Two of those issues are obviously the world’s problems. Iran is on the brink of acquiring the materials to build nuclear weapons, much like North Korea was a couple of years ago, and there is a point of no return, as Harris called it, that, once Iran crosses, it will be very difficult to dissuade it from actually going nuclear. The world was unable to stop North Korea from crossing that point, and now the U.S., China, Japan and South Korea are finding it nearly impossible to convince North Korea to give up its quest for nuclear capability.
"The Iran issue is moving to some kind of climax," said Harris, "in the sense that if the U.S. and others are really serious about denying Iran the mastery of the nuclear fuel cycle and learning to have the ability to produce nuclear weapons, something is going to have to happen sooner rather than later. This cannot go on. It is a global poker game that has been going on for more than ‘3 years, and the Iranians are more than content to let it continue. But there will come a time when they cross the threshold."
And if Iran does become a nuclear power, Israel is right in its crosshairs.
"We’ve already have a proxy of Iran on Israel’s border," said Harris, of Lebanon, which has become a puppet of Iran, and from which the Iran-funded Hezbollah has been attacking Israel from the country’s southern border.

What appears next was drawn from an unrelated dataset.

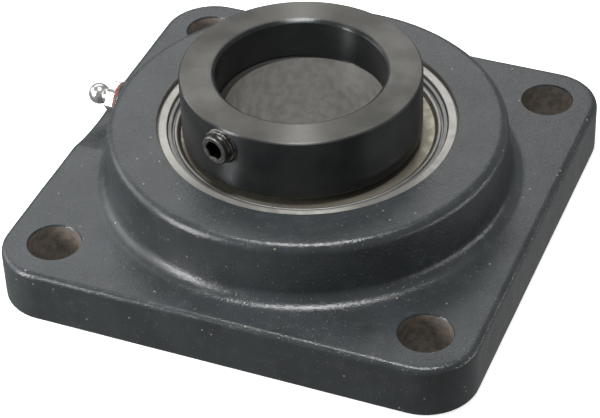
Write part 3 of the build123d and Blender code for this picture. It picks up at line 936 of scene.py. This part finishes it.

The other global issue is the radical Muslim world’s reaction to the cartoons published in a Danish newspaper that portrayed Muslims as violent. The global reaction to those cartoons violent protests that resulted in mass destruction of property and several deaths.
Harris said that he was in Copenhagen during the riots that ensued after the cartoons’ publication. "They were stunned at the reaction in the world to the publication of those cartoons," he said. "Because this is not about the Jews or Israel. This is about a radical form of Islam that says, ‘We are untouchable .’ People are beginning to understand that we are all in this together. Jews may be more vulnerable than others because we become the first target or the obvious scapegoat, but now it’s not just the Israeli flag that is being burned. The Danish flag is being burned next to it, and next to the American flag and the British flag."
Those flags are routinely burned on the Palestinian streets in Gaza and the west bank. The fear now is what is going to happen now that a government has been elected in the Middle East that holds that hatred of Israel and that wish for its destruction and replacement by a Muslim state as official party doctrine, as does Hamas.
"In a way all of these issues are becoming more sharply defined," said Harris. "Take the issue of Hamas. It was always there, and it always posed a threat. But there was at least a cold comfort that it represented a minority view and was not included in any Palestinian Authority. But now Hamas has a PA forum, and it has traveled to Moscow and South Africa. Here it is sitting on the European Union and United Nations terrorist list, but it is now starting to get political traction."
It’s a sign of radical Islam being able to reach the four corners of the earth, said Harris.
Though the murder of Halimi by a black Muslim may seem the most Judeo-centric of the four situations, it is potentially the most telling, said Harris and that is not only because the Jewish world must now seriously wonder about the fate of the world’s third largest Jewish community and to what degree events in France affect Jews in other parts of Europe.
We are now seeing in Europe, "highly ‘Aryan-ated’ Muslim communities, and the re-emergence of anti-Semitism, whether from within this community, or from the extreme right wing in Europe" he said. "It is getting a second life because of the growing reaction to immigration in Europe."
And then, he says, there is the "Big elephant in the corner of the room that is too seldom discussed, but is critical to all of the above, and that is the energy question. As long as we are totally dependant on oil form the Mid-East and places like Venezuela, that is our nation’s Achilles’ heel," he said
But, all is not dark, he said, because this could be a great moment for the Jewish community to band together to first start to do something about the environment, and for the Jewish community to try to push the non-Jewish world and the government to act.
"There is a lot to be done on a lot of fronts, but this is a moment when we all need to get together and at least try to inspire hope," he said. "This is not the first time the good guy has faced off against the bad guy. We faced daunting odds on the eve of World War II and on the eve of the cold war, but our allies persevered, and we both won.